If there are those who imagine that Sterling was behind the times, it is necessary only to remind them that hundreds of older towns than Sterling had not made the progress that this community had made even in its early days and the fact that The Sterling Gazette is the nineteenth oldest daily newspaper among the 154 dailies of Illinois shows that Sterling was not so slow. Among her citizens of the long ago were some of the brightest and most enterprising spirits of their time and when they finally saw the opportunity, they at once united their efforts and made the most of it. Many older towns than Sterling had not done half so well, while some others that were better laid out have since dropped out of the race altogether or have lost much of their old time prestige.
Among the few stores here was that of Galt, Crawford and which was just then changing over to the firm name of D.M. Crawford and Co. J.H. Boynton, who was known throughout northern Illinois and southern Wisconsin as the "Western Trader," having been a peddler with a wagon of that name before he opened a store in partnership with J. Woodburn here in 1847, was in business at the time, Mr. Woodburn having died some years before the paper was started here. H.A. Buckwalter and Edward Jameison conducted a store until 1858.
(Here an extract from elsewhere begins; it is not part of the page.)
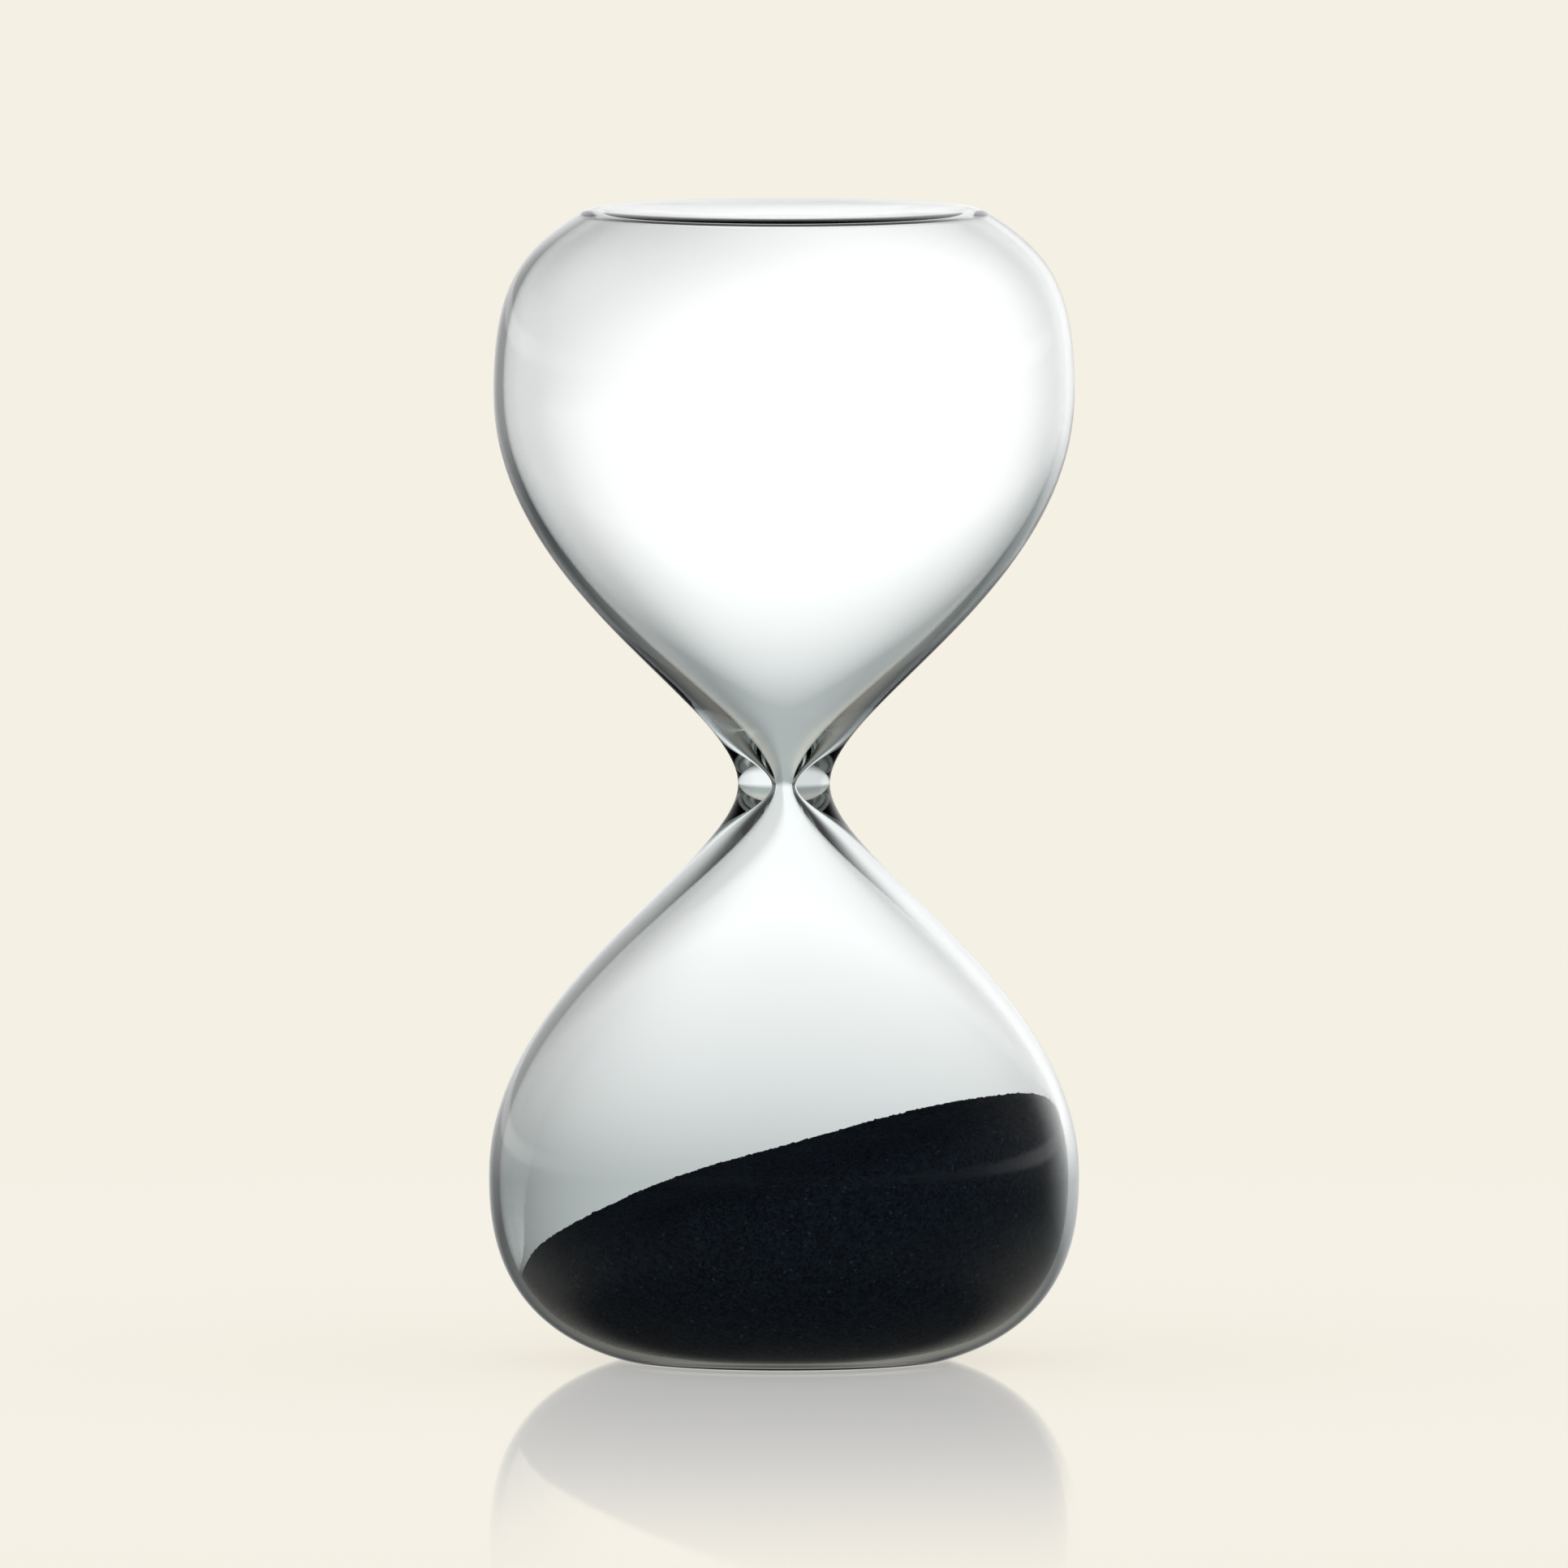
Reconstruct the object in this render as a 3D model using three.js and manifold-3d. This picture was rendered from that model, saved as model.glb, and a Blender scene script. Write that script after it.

Happer and Mcllvaine had moved to Albany. J. Walker and Co. had a Variety store, Golder and Bush were druggists. Hall and Blakesley kept a hardware store. A.E. Moore sold books. stationery and fancy articles. Mrs. D.R. Beck was a milliner, M.S. Henry and Lorenzo Hapgood had a private bank, The Patterson and Witmer store, which became one of the city's best known stores for many years was not started until a year after the newspaper was started. Undoubtedly there were other small business concerns that did not appear in the advertisting or news of the few copies in the file of the earliest papers of that time.